[Rows from an object dataset]

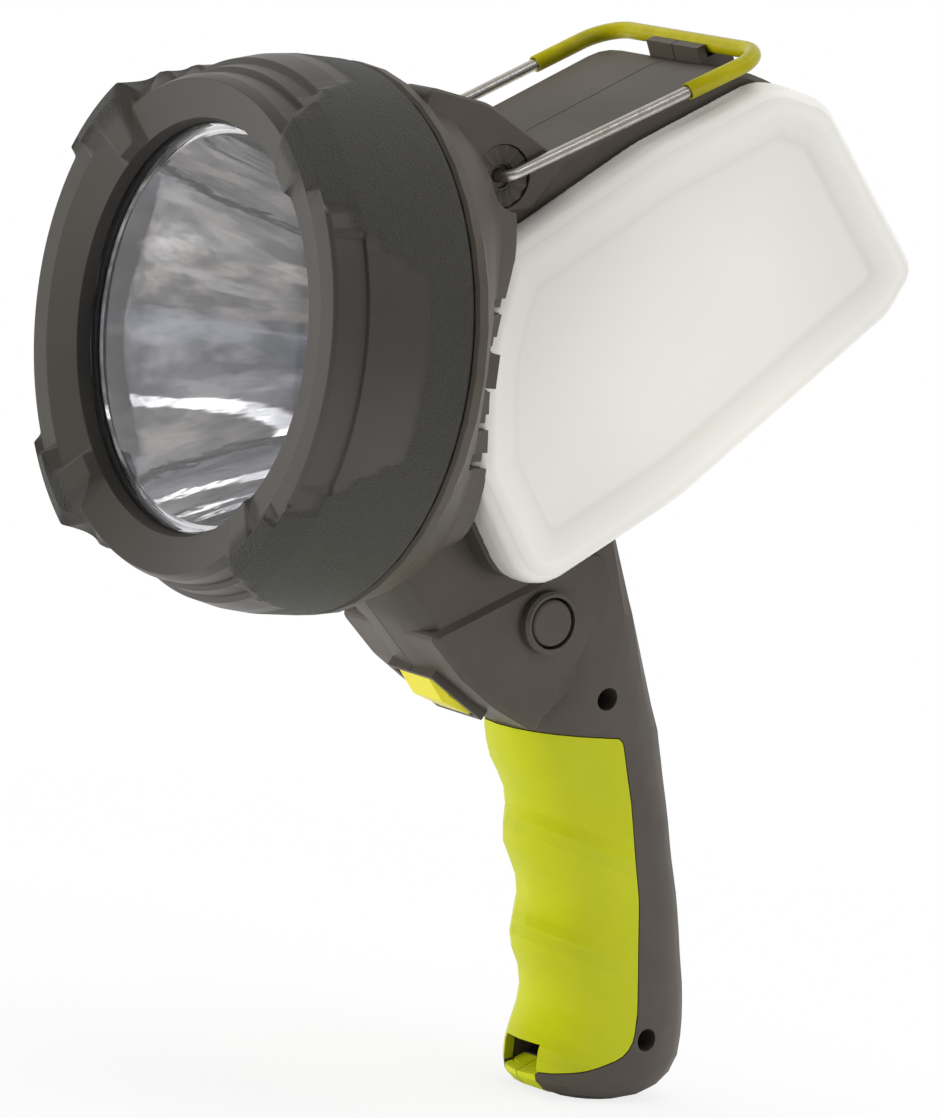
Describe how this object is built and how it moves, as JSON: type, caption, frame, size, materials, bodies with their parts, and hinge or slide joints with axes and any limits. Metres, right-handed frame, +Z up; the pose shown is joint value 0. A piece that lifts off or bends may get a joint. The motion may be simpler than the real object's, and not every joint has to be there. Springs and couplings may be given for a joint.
{
  "type": "handheld searchlight",
  "caption": "Handheld pistol-grip searchlight with a large round front lens, a milky area lantern on each flank, a folding wire bail and a lime finger grip.",
  "frame": {"origin": "centre of the clear lens's front face", "axes": "-Y out of the lens along the beam, +Z up, +X out of the flank with the push button"},
  "size_m": [0.1322, 0.1908, 0.2641],
  "materials": {
    "housing_grey": "fine matt texture",
    "bezel_charcoal": "grained soft-touch",
    "lime_rubber": "satin soft-touch",
    "sleeve_lime": "satin tube",
    "diffuser_white": "milky, semi-gloss",
    "lens_clear": "clear, polished",
    "reflector_mirror": "vacuum-metallised",
    "wire_steel": "drawn, bright",
    "screw_zinc": "zinc-plated",
    "seal_black": "matt",
    "sink_aluminium": "satin",
    "board_green": "solder mask",
    "board_white": "white solder mask",
    "led_phosphor": "phosphor under a clear dome",
    "cell_wrap": "shrink wrap",
    "switch_black": "satin",
    "button_grey": "satin"
  },
  "bodies": {
    "light": {"bezel": "bezel_charcoal", "lens": "lens_clear", "lens_gasket": "seal_black", "reflector": "reflector_mirror", "beam_led": "led_phosphor", "beam_led_board": "board_white", "heat_sink": "sink_aluminium", "housing_right": "housing_grey", "housing_left": "housing_grey", "diffuser_right": "diffuser_white", "diffuser_left": "diffuser_white", "lantern_board_right": "board_white", "lantern_board_left": "board_white", "grip_sleeve": "lime_rubber", "trigger_switch": "switch_black", "button_switch": "board_green", "detent_ring_right": "housing_grey", "detent_ring_left": "housing_grey", "battery_cell": "cell_wrap", "main_board": "board_green", "charge_socket": "switch_black", "handle_screw_upper": "screw_zinc", "handle_screw_lower": "screw_zinc", "lantern_screw_front": "screw_zinc", "lantern_screw_rear": "screw_zinc"},
    "bail": {"bail_wire": "wire_steel", "bail_sleeve": "sleeve_lime"},
    "trigger": {"trigger": "lime_rubber"},
    "side_button": {"side_button": "button_grey"}
  },
  "joints": [
    {"name": "bail_hinge", "type": "hinge", "parent": "light", "child": "bail", "pos_m": [0, 0.0605, 0.0437], "axis": [1, 0, 0], "range_deg": [0, 110]},
    {"name": "trigger_slide", "type": "slide", "parent": "light", "child": "trigger", "axis": [0, 0.515, 0.8572], "range_m": [0, 0.0025], "stiffness_N_per_m": 900},
    {"name": "button_slide", "type": "slide", "parent": "light", "child": "side_button", "axis": [-1, 0, 0], "range_m": [0, 0.0012], "stiffness_N_per_m": 1200}
  ]
}
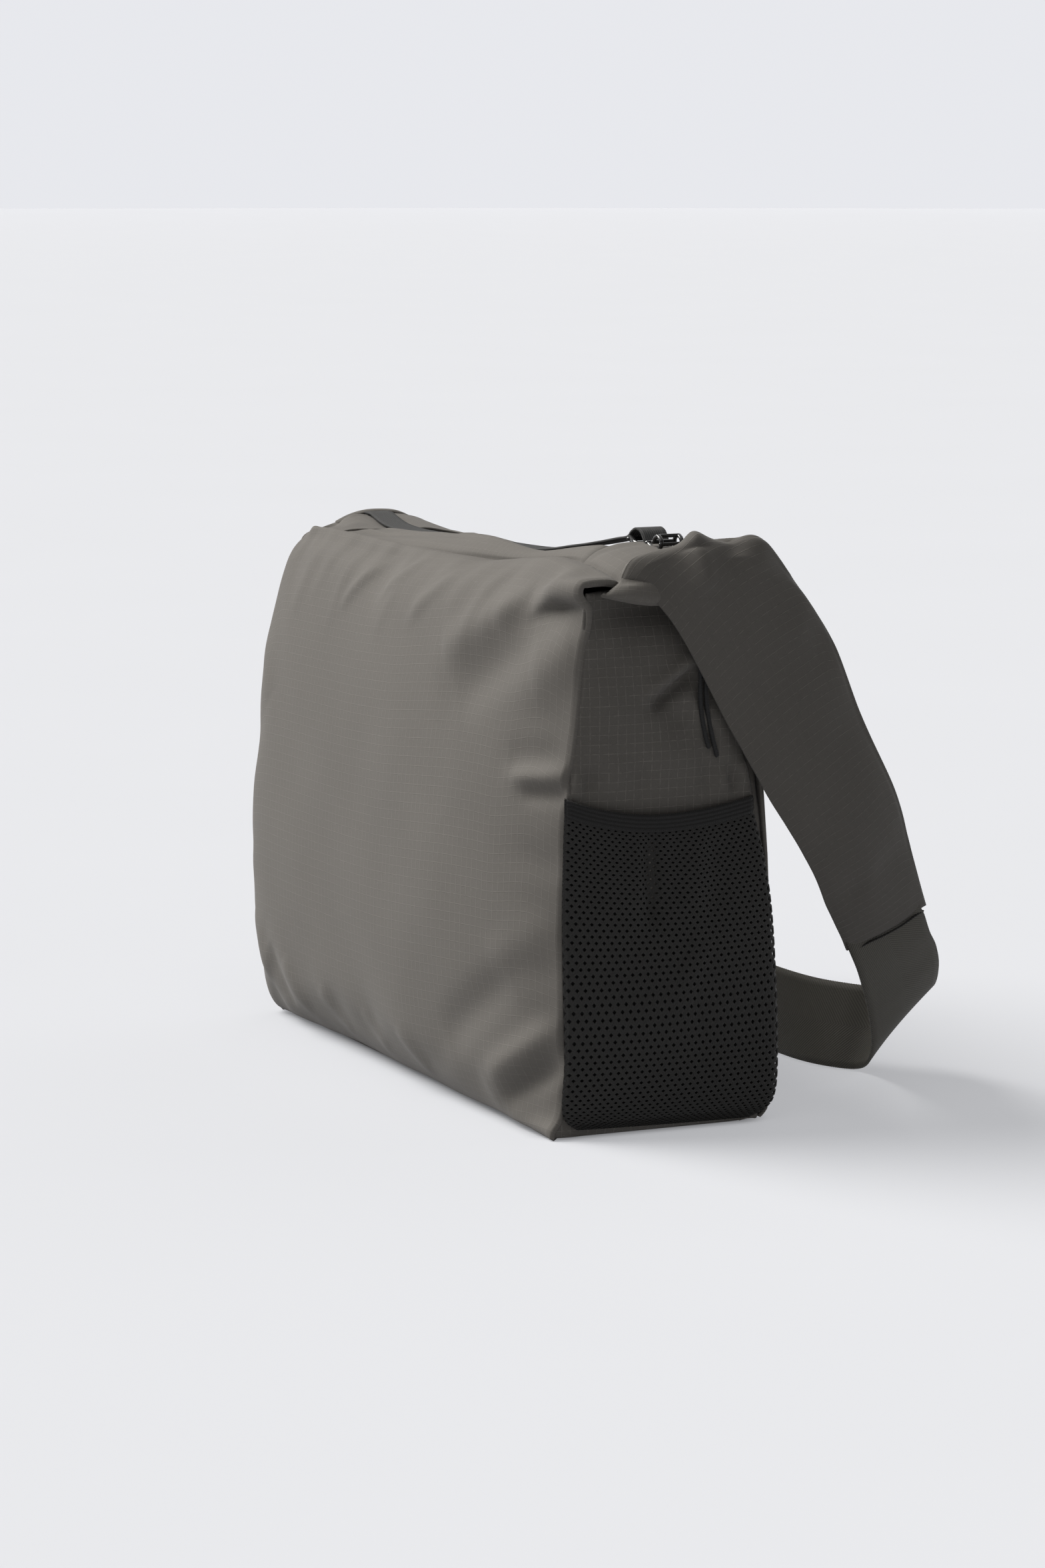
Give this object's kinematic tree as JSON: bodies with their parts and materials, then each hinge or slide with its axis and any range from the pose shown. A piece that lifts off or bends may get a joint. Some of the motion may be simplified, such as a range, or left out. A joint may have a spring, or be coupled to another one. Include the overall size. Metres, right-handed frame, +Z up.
{
  "type": "messenger bag",
  "caption": "Box-shaped padded messenger bag with a long zip mouth, mesh side pockets, a compression strap over the top and a wide shoulder strap.",
  "frame": {"origin": "centre of the bag's base, on the surface it stands on", "axes": "+X along the front from its left to its right, +Y from front to back, +Z up"},
  "size_m": [0.4421, 0.2927, 0.334],
  "materials": {
    "ripstop": "grey-taupe ripstop, matt with a faint sheen",
    "board": "black polyethylene board",
    "foam": "closed-cell foam in a lining",
    "air_mesh": "knitted spacer mesh",
    "elastic": "ribbed elastic binding",
    "zip_tape": "woven zip tape",
    "zip_coil": "nylon coil",
    "black_metal": "black enamel",
    "cord": "braided cord",
    "black_webbing": "ribbed webbing",
    "black_plastic": "moulded acetal",
    "strap_webbing": "herringbone seat-belt webbing"
  },
  "bodies": {
    "bag": {"front_panel": "ripstop", "back_panel": "ripstop", "bottom_panel": "ripstop", "gusset_right": "ripstop", "gusset_left": "ripstop", "end_panel_right": "ripstop", "end_panel_left": "ripstop", "hood_right": "ripstop", "hood_left": "ripstop", "rear_pocket_panel": "ripstop", "base_board": "board", "back_foam": "foam", "front_foam": "foam", "laptop_sleeve": "ripstop", "mesh_pocket_right": "air_mesh", "mesh_pocket_left": "air_mesh", "binding_right": "elastic", "binding_left": "elastic", "zip_end_right": "zip_tape", "zip_end_left": "zip_tape", "top_webbing_tab": "black_webbing", "anchor_loop": "black_webbing", "strap_root": "ripstop"},
    "front_lip": {"front_lip": "ripstop", "zip_tape_front": "zip_tape", "zip_coil_front": "zip_coil", "top_webbing": "black_webbing", "ladder_lock": "black_plastic"},
    "rear_lip": {"rear_lip": "ripstop", "zip_tape_rear": "zip_tape", "zip_coil_rear": "zip_coil"},
    "hook": {"strap_hook": "black_plastic"},
    "slider": {"zip_slider": "black_metal", "pull_cord_front": "cord", "pull_cord_rear": "cord"},
    "strap": {"strap_pad": "ripstop", "strap_webbing": "strap_webbing", "strap_tab": "ripstop", "strap_ring": "black_plastic"},
    "glide": {"tri_glide": "black_plastic"}
  },
  "joints": [
    {"name": "front_lip_fold", "type": "hinge", "parent": "bag", "child": "front_lip", "pos_m": [0, -0.046, 0.2983], "axis": [1, 0, 0], "range_deg": [0, 75]},
    {"name": "rear_lip_fold", "type": "hinge", "parent": "bag", "child": "rear_lip", "pos_m": [0, 0.042, 0.2983], "axis": [-1, 0, 0], "range_deg": [0, 75]},
    {"name": "hook_tilt", "type": "hinge", "parent": "front_lip", "child": "hook", "pos_m": [0.1742, 0.0135, 0.3222], "axis": [0, -1, 0], "range_deg": [0, 60]},
    {"name": "zip_slide", "type": "slide", "parent": "bag", "child": "slider", "axis": [-1, 0, 0], "range_m": [0, 0.342], "deforming": ["pull_cord_front", "pull_cord_rear"]},
    {"name": "strap_swing", "type": "hinge", "parent": "bag", "child": "strap", "pos_m": [0, 0.014, 0.29], "axis": [1, 0, 0], "range_deg": [0, 150]},
    {"name": "glide_slide", "type": "slide", "parent": "strap", "child": "glide", "axis": [0, -0.5166, 0.8562], "range_m": [-0.02, 0.02]}
  ],
  "couplings": [
    {"joint": "rear_lip_fold", "follows": "front_lip_fold", "ratio": 1}
  ]
}
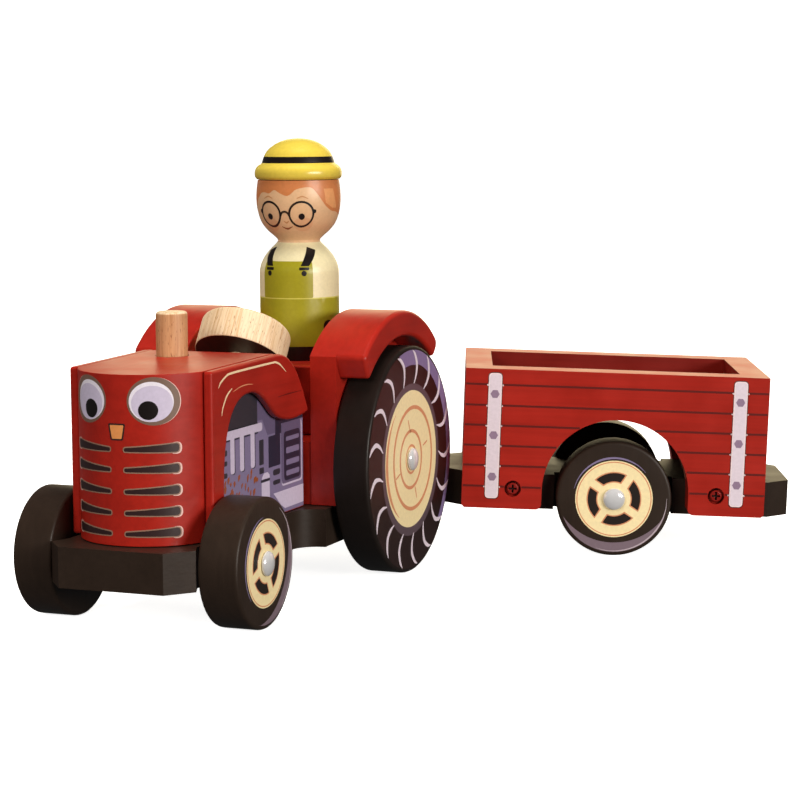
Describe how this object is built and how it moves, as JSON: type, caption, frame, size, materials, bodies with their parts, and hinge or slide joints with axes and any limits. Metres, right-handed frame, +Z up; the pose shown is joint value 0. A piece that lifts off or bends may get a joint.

* **GIVEN INSTRUCTION**: Please reproduce each record precisely as written.

* **OUTPUT**:
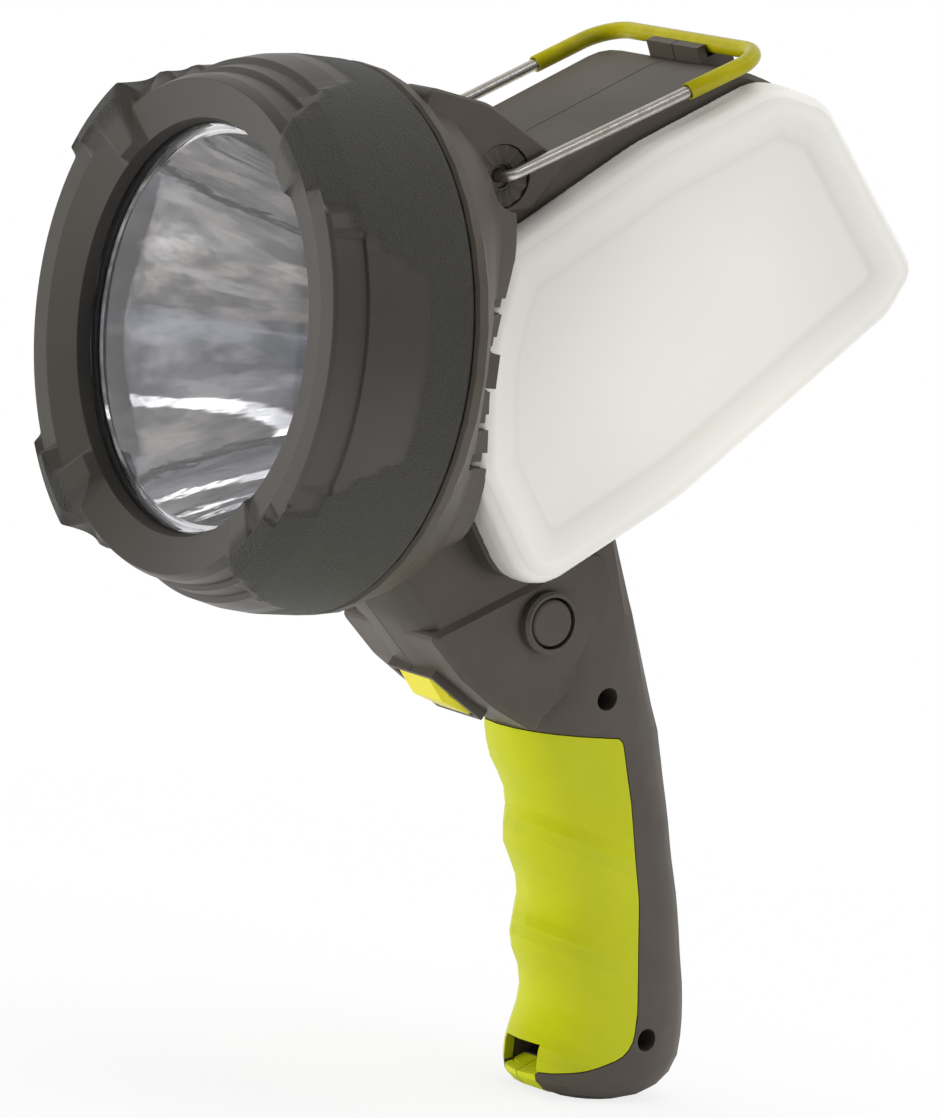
Describe how this object is built and how it moves, as JSON: type, caption, frame, size, materials, bodies with their parts, and hinge or slide joints with axes and any limits. Metres, right-handed frame, +Z up; the pose shown is joint value 0. A piece that lifts off or bends may get a joint. The motion may be simpler than the real object's, and not every joint has to be there. Springs and couplings may be given for a joint.
{
  "type": "handheld searchlight",
  "caption": "Handheld pistol-grip searchlight with a large round front lens, a milky area lantern on each flank, a folding wire bail and a lime finger grip.",
  "frame": {"origin": "centre of the clear lens's front face", "axes": "-Y out of the lens along the beam, +Z up, +X out of the flank with the push button"},
  "size_m": [0.1322, 0.1908, 0.2641],
  "materials": {
    "housing_grey": "fine matt texture",
    "bezel_charcoal": "grained soft-touch",
    "lime_rubber": "satin soft-touch",
    "sleeve_lime": "satin tube",
    "diffuser_white": "milky, semi-gloss",
    "lens_clear": "clear, polished",
    "reflector_mirror": "vacuum-metallised",
    "wire_steel": "drawn, bright",
    "screw_zinc": "zinc-plated",
    "seal_black": "matt",
    "sink_aluminium": "satin",
    "board_green": "solder mask",
    "board_white": "white solder mask",
    "led_phosphor": "phosphor under a clear dome",
    "cell_wrap": "shrink wrap",
    "switch_black": "satin",
    "button_grey": "satin"
  },
  "bodies": {
    "light": {"bezel": "bezel_charcoal", "lens": "lens_clear", "lens_gasket": "seal_black", "reflector": "reflector_mirror", "beam_led": "led_phosphor", "beam_led_board": "board_white", "heat_sink": "sink_aluminium", "housing_right": "housing_grey", "housing_left": "housing_grey", "diffuser_right": "diffuser_white", "diffuser_left": "diffuser_white", "lantern_board_right": "board_white", "lantern_board_left": "board_white", "grip_sleeve": "lime_rubber", "trigger_switch": "switch_black", "button_switch": "board_green", "detent_ring_right": "housing_grey", "detent_ring_left": "housing_grey", "battery_cell": "cell_wrap", "main_board": "board_green", "charge_socket": "switch_black", "handle_screw_upper": "screw_zinc", "handle_screw_lower": "screw_zinc", "lantern_screw_front": "screw_zinc", "lantern_screw_rear": "screw_zinc"},
    "bail": {"bail_wire": "wire_steel", "bail_sleeve": "sleeve_lime"},
    "trigger": {"trigger": "lime_rubber"},
    "side_button": {"side_button": "button_grey"}
  },
  "joints": [
    {"name": "bail_hinge", "type": "hinge", "parent": "light", "child": "bail", "pos_m": [0, 0.0605, 0.0437], "axis": [1, 0, 0], "range_deg": [0, 110]},
    {"name": "trigger_slide", "type": "slide", "parent": "light", "child": "trigger", "axis": [0, 0.515, 0.8572], "range_m": [0, 0.0025], "stiffness_N_per_m": 900},
    {"name": "button_slide", "type": "slide", "parent": "light", "child": "side_button", "axis": [-1, 0, 0], "range_m": [0, 0.0012], "stiffness_N_per_m": 1200}
  ]
}
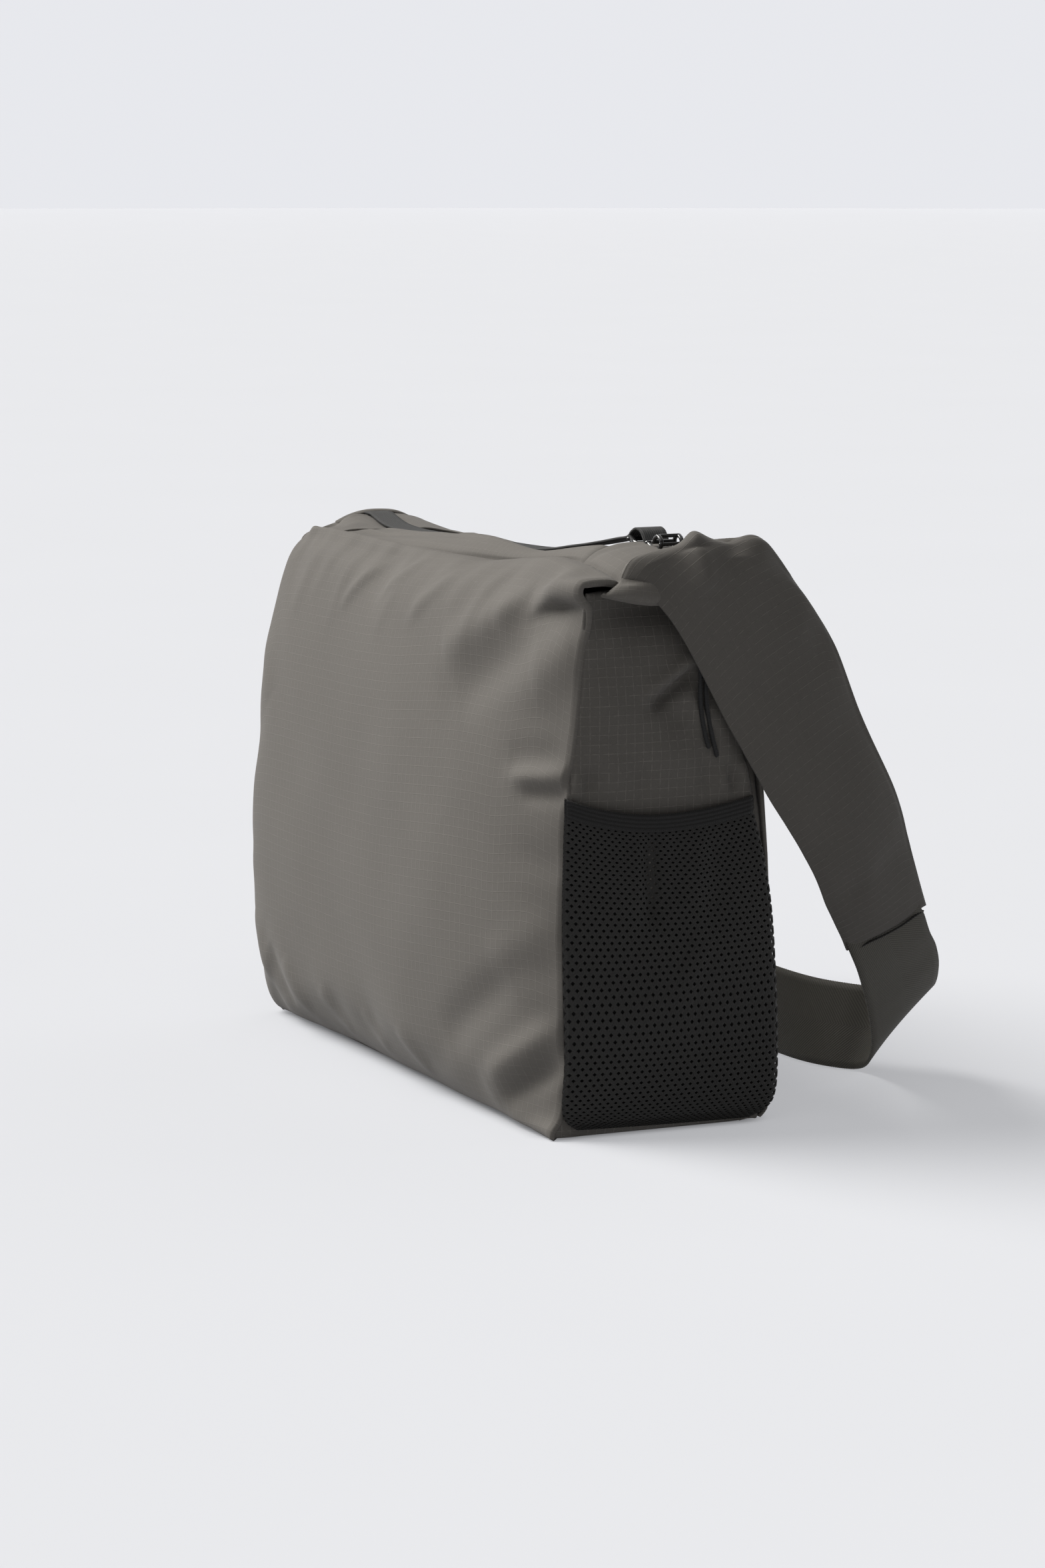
Give this object's kinematic tree as JSON: bodies with their parts and materials, then each hinge or slide with its axis and any range from the pose shown. A piece that lifts off or bends may get a joint. Some of the motion may be simplified, such as a range, or left out. A joint may have a spring, or be coupled to another one. Include the overall size. Metres, right-handed frame, +Z up.
{
  "type": "messenger bag",
  "caption": "Box-shaped padded messenger bag with a long zip mouth, mesh side pockets, a compression strap over the top and a wide shoulder strap.",
  "frame": {"origin": "centre of the bag's base, on the surface it stands on", "axes": "+X along the front from its left to its right, +Y from front to back, +Z up"},
  "size_m": [0.4421, 0.2927, 0.334],
  "materials": {
    "ripstop": "grey-taupe ripstop, matt with a faint sheen",
    "board": "black polyethylene board",
    "foam": "closed-cell foam in a lining",
    "air_mesh": "knitted spacer mesh",
    "elastic": "ribbed elastic binding",
    "zip_tape": "woven zip tape",
    "zip_coil": "nylon coil",
    "black_metal": "black enamel",
    "cord": "braided cord",
    "black_webbing": "ribbed webbing",
    "black_plastic": "moulded acetal",
    "strap_webbing": "herringbone seat-belt webbing"
  },
  "bodies": {
    "bag": {"front_panel": "ripstop", "back_panel": "ripstop", "bottom_panel": "ripstop", "gusset_right": "ripstop", "gusset_left": "ripstop", "end_panel_right": "ripstop", "end_panel_left": "ripstop", "hood_right": "ripstop", "hood_left": "ripstop", "rear_pocket_panel": "ripstop", "base_board": "board", "back_foam": "foam", "front_foam": "foam", "laptop_sleeve": "ripstop", "mesh_pocket_right": "air_mesh", "mesh_pocket_left": "air_mesh", "binding_right": "elastic", "binding_left": "elastic", "zip_end_right": "zip_tape", "zip_end_left": "zip_tape", "top_webbing_tab": "black_webbing", "anchor_loop": "black_webbing", "strap_root": "ripstop"},
    "front_lip": {"front_lip": "ripstop", "zip_tape_front": "zip_tape", "zip_coil_front": "zip_coil", "top_webbing": "black_webbing", "ladder_lock": "black_plastic"},
    "rear_lip": {"rear_lip": "ripstop", "zip_tape_rear": "zip_tape", "zip_coil_rear": "zip_coil"},
    "hook": {"strap_hook": "black_plastic"},
    "slider": {"zip_slider": "black_metal", "pull_cord_front": "cord", "pull_cord_rear": "cord"},
    "strap": {"strap_pad": "ripstop", "strap_webbing": "strap_webbing", "strap_tab": "ripstop", "strap_ring": "black_plastic"},
    "glide": {"tri_glide": "black_plastic"}
  },
  "joints": [
    {"name": "front_lip_fold", "type": "hinge", "parent": "bag", "child": "front_lip", "pos_m": [0, -0.046, 0.2983], "axis": [1, 0, 0], "range_deg": [0, 75]},
    {"name": "rear_lip_fold", "type": "hinge", "parent": "bag", "child": "rear_lip", "pos_m": [0, 0.042, 0.2983], "axis": [-1, 0, 0], "range_deg": [0, 75]},
    {"name": "hook_tilt", "type": "hinge", "parent": "front_lip", "child": "hook", "pos_m": [0.1742, 0.0135, 0.3222], "axis": [0, -1, 0], "range_deg": [0, 60]},
    {"name": "zip_slide", "type": "slide", "parent": "bag", "child": "slider", "axis": [-1, 0, 0], "range_m": [0, 0.342], "deforming": ["pull_cord_front", "pull_cord_rear"]},
    {"name": "strap_swing", "type": "hinge", "parent": "bag", "child": "strap", "pos_m": [0, 0.014, 0.29], "axis": [1, 0, 0], "range_deg": [0, 150]},
    {"name": "glide_slide", "type": "slide", "parent": "strap", "child": "glide", "axis": [0, -0.5166, 0.8562], "range_m": [-0.02, 0.02]}
  ],
  "couplings": [
    {"joint": "rear_lip_fold", "follows": "front_lip_fold", "ratio": 1}
  ]
}
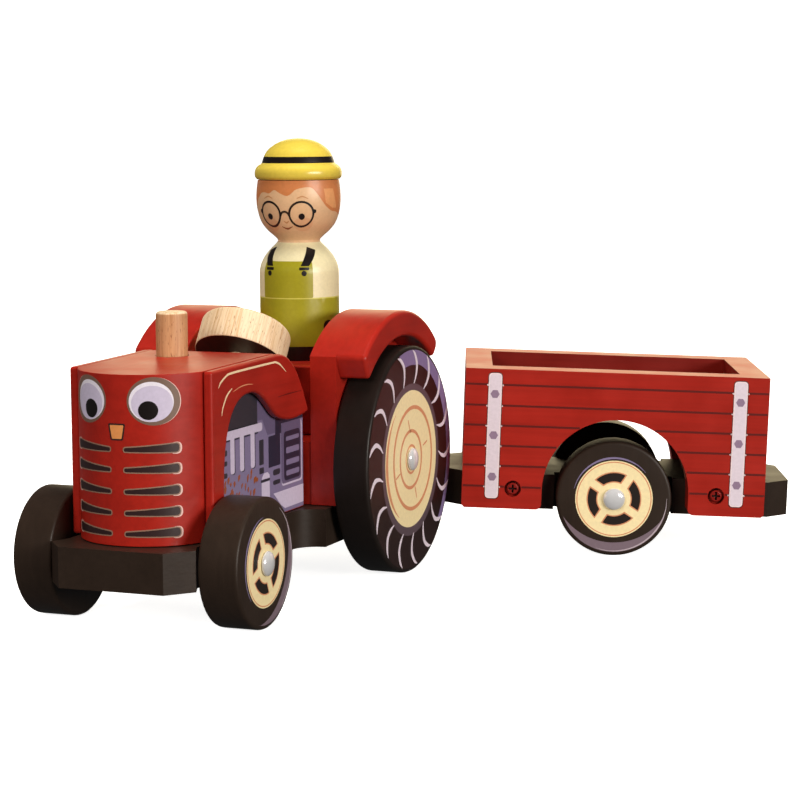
Describe how this object is built and how it moves, as JSON: type, caption, frame, size, materials, bodies with their parts, and hinge or slide joints with axes and any limits. Metres, right-handed frame, +Z up; the pose shown is joint value 0. A piece that lifts off or bends may get a joint.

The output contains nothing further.